In looking up the data on the precession of Mercury's perihelion to check out the viability of all this, I ran across a very learned article published in arXiv.org:physics/0510086, January 20, 1906 by Jaume Giné on the internet1, which exhaustively describes the history of such efforts as mine and extols the efforts of a German school teacher named Paul Gerber who in 1898 proposed just such an approach. It resulted in accounting for only 14 seconds of arc and not the entire 41. However in analyzing those results Giné was able to show that using the round trip time instead of the one way force interaction time as suggested by the collaboration of Wheeler and Feynman on absorber theory in 1945, that the entire phenomenon is thereby completely accounted. See figure 4 taken from the reference.

In the diagram of figure 4 the retardation parameter τ is equal to what we would have referred to as R v/c2 above. And the fact that the two pie-shaped segments differ in the second panel in figuring the round trip delay is that the orbit is not assumed to be circular as we did for didactic purposes in figure 1. In Giné's article he does not associate retarded potentials directly with the special relativistic aberration phenomena, but this association is inevitable.

Figure 4

To update my own analyses as Jaume Giné did for Paul Gerber, the relationship would have to be made between pi being to S as pi+2 is to S', etc.. What this says in interaction terms is that the force "signal"sent out by S is in response to a complementary force signal received from p, so that the force received by p from S will be in response to where p was located two intervals back. It should be obvious that this makes sense once action-at-a-distance is done away with.

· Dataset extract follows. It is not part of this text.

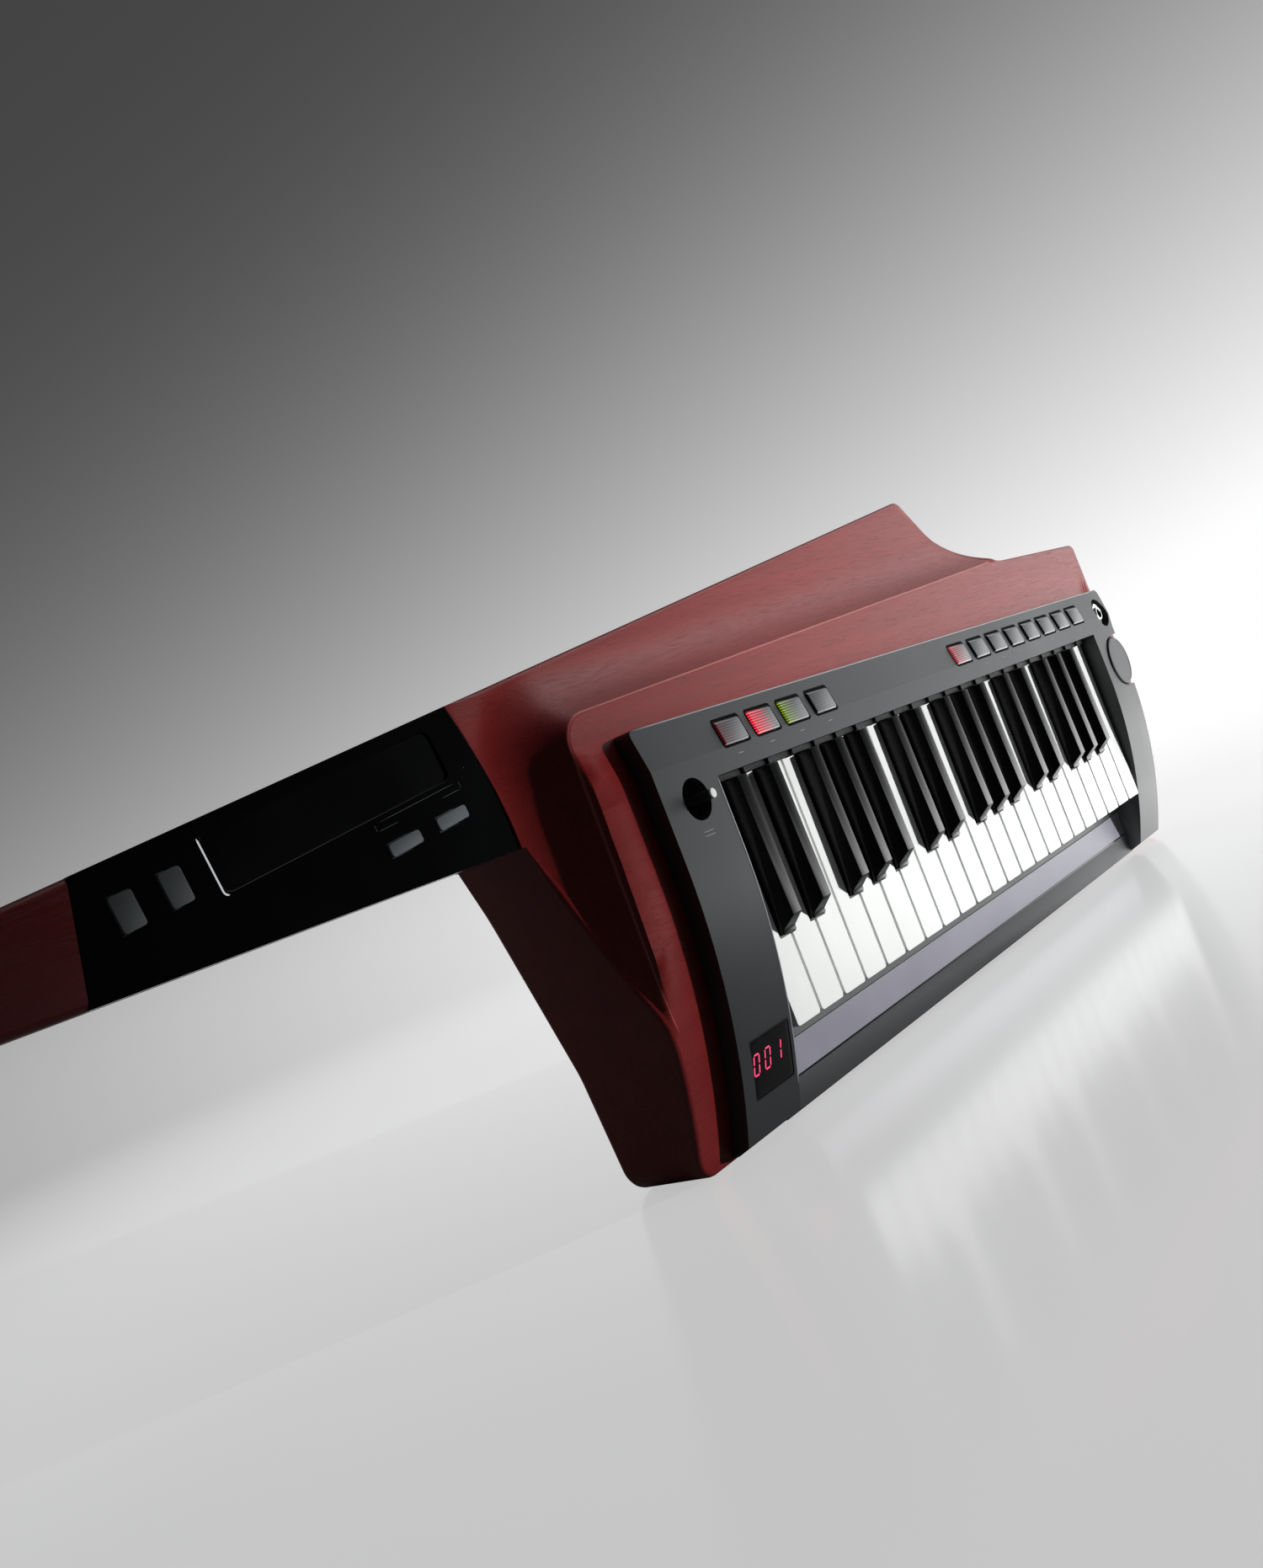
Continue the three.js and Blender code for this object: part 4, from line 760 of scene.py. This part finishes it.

So, although I feel somewhat "scooped" (albeit narrowly by only one hundred and eight years), it is refreshing to know that, however rare, perspicacity has always lurked around every corner. And there is some, however, vestigial memory of the right answers to real problems.


Footnotes

1 John Gribbon, The Scientist, Random House, New York, 2002, p. 423. In reference to a presentation made by Michael Faraday to the Royal Institution on 19 January 1844.